The authorities also abducted his supporters and subjected them to cruel treatment, human rights groups say. Mr. Wine and others have accused Mr. Museveni, his son and other top government officials of committing crimes against humanity, and have filed a case against them in the International Criminal Court.

Mr. Wine’s lawyer, Bruce Afran, condemned the authorities’ actions on Thursday, saying they were “designed to interfere with the basic right of Ugandans to engage in political activity, and to block the opposition leader from meeting with the people of his country.”

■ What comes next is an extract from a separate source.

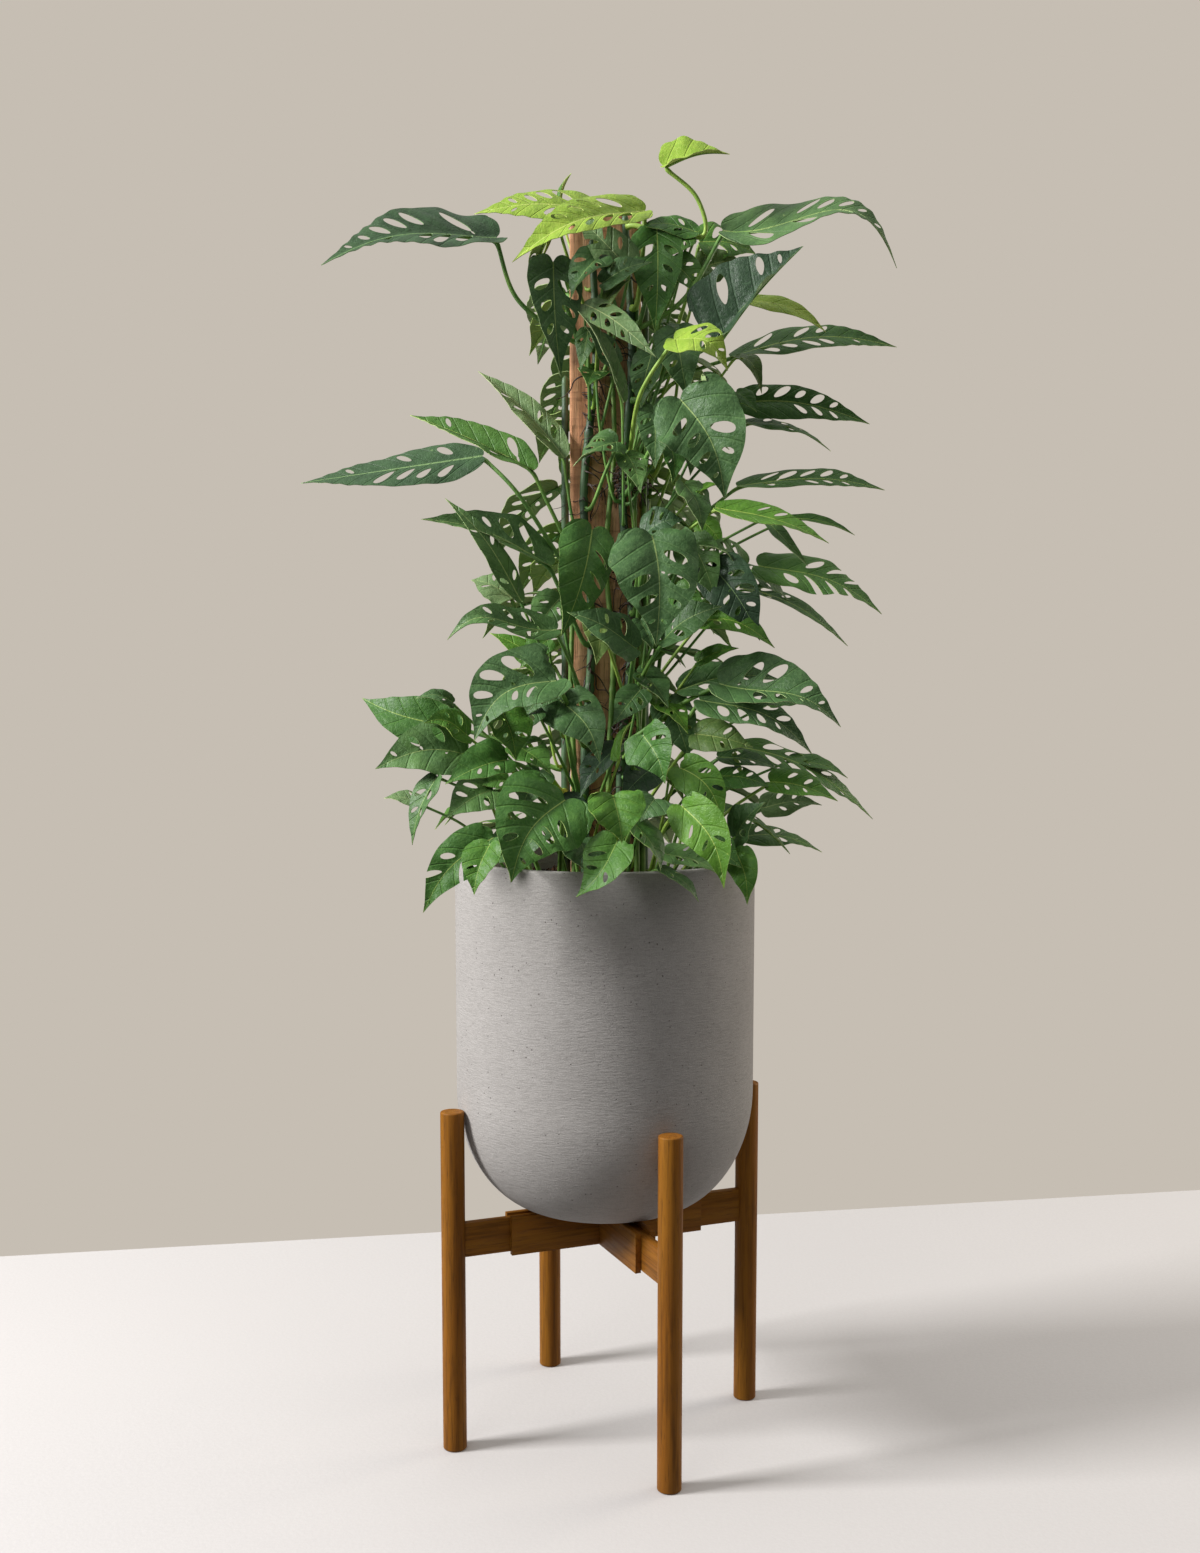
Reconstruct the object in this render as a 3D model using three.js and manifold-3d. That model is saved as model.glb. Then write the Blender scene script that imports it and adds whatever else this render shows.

Mr. Wine’s claim of mistreatment comes as the Ugandan government faces widespread condemnation for enacting one of the world’s most punitive anti-gay laws. The United States and the European Union have condemned the law, and the World Bank has halted any new funding to the country.

Mr. Wine’s trip took him to Canada, the United States and South Africa. Besides holding political rallies with his supporters abroad, he also attended screenings of a new documentary called “Bobi Wine: The People’s President.”

“They are punishing me for the film,” Mr. Wine said when asked why he thought the government had placed him under house arrest. “They are punishing me for exposing them.”

On Thursday evening, Mr. Wine said that he was at home with his wife, the activist Barbie Kyagulanyi, and that his family had been left in disarray.

He said he had been looking forward to taking his 15-year-old daughter out for a birthday dinner. His 8-year-old daughter was feeling “traumatized” and confused, he said. And his 13-year-old son was stranded at a roadblock and unable to get home from school.

“He is stuck,” he said. “I now have to negotiate to allow my son to come back home.”